Summer fruits and vegetables tend to have abundant water and don’t dehydrate well. When canned they often turn mushy. Plan them into your meals as ice pops, shrubs, smoothies, salads, and other fresh meals. Use them in sauces, jams, jellies, pesto, hummus, or pate, to take advantage of this natural trait.
If you freeze them to eat later, plan to use them up quickly from the freezer. They are lower in natural sugars and lose texture with long storage.
Tip number 2:
Preserving vegetables through fermentation is the natural way to preserve vitamins and minerals
When you garden the harvest often comes in, in drips and drabs. In many cases fermentation is the ideal way to preserve this food so that it can be used in winter. Fermentation increases the bio-available vitamins in food and supports our own microbiome.
Tip number 3:
Dehydrated fruit and vegetables can last 20 years or more if stored properly in a cool, dry place
Dehydrating fruits and vegetables, herbs, weeds, and even mother cultures allows you to remove the water from food while preserving the nutrients and fiber. Water causes rapid spoilage, so when you remove the water food lasts longer. Dehydration is the oldest food preservation method.
I like to dehydrate because it allows me to use food that might otherwise be wasted by drying it. You can dry food in small batches or in full cases of up to 20 pounds depending on the size of your dehydrator.
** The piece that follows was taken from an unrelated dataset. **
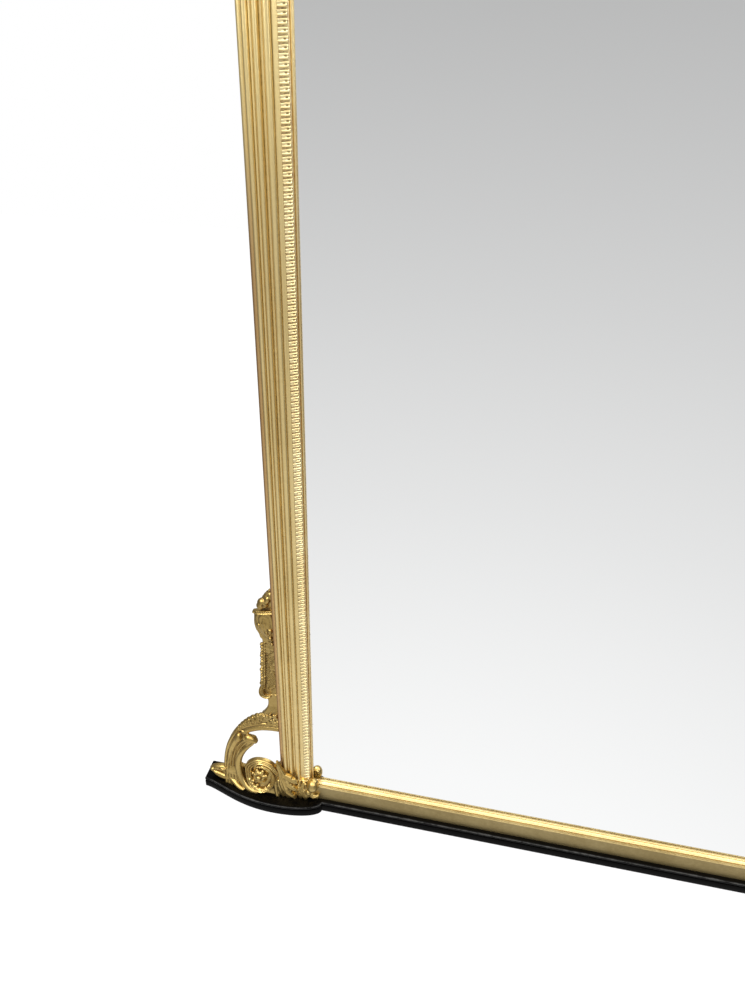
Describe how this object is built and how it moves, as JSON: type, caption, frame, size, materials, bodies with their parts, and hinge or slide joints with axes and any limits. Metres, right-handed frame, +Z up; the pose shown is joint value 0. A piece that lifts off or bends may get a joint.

If you don’t have a dehydrator you can use an oven for drying or even sunlight. Even lean meat can be dehydrated and used for camping. Fatty foods do not dehydrate well, though, so reserve those for other methods of food preservation.
Tip number 4:
Preserving vegetables in the form that your family likes best
If you regularly buy frozen vegetables, don’t try to can the same vegetables and hope they will taste the same. If you regularly buy a vegetable in a can, you can safely can it and know you will actually use it.
For instance, my family regularly purchases canned tomatoes. Every fall we also go to a you-pick farm and pick about 200 pounds of tomatoes and 30 pounds of peppers for canned tomato sauce. I make spicy tomato sauce, medium spicy salsa, and pizza sauce and can it in quarts and pints for winter. We always run out before winter is over.
On the other hand, one year my garden produced an abundance of snow peas. They were yummy fresh off the vines and my kids ate a lot of them standing in the garden. I canned about 14 pints. My family didn’t like mushy snow peas. Blech.
The following year I tried freezing the snow peas. My family didn’t like mushy, cooked-after-freezing snow peas, either. A lot of our snow peas ended up in the compost pile. Now I just plant enough snow peas for fresh eating. That’s the form my family prefers.
If your family likes canned vegetables you’ll need to invest in a pressure canner to safely can these and prevent botulism spoilage. If your family prefers frozen vegetables and fruit, don’t force yourself to learn how to can because you “think you should.”
Tip number 5:
Grow storage vegetables and take JOY in bringing in the harvest
Traditionally bringing in the harvest and preserving vegetables for winter was a season of great joy and celebration. It meant the difference between life and death for communities. Vegetables and fruits that store well don’t need any more work to preserve them, than providing a cool spot in your home.
Even if you don’t have a garden or land to grow your own food, learning to preserve food in season, when the price is lower, can ease your budget and give you greater food security.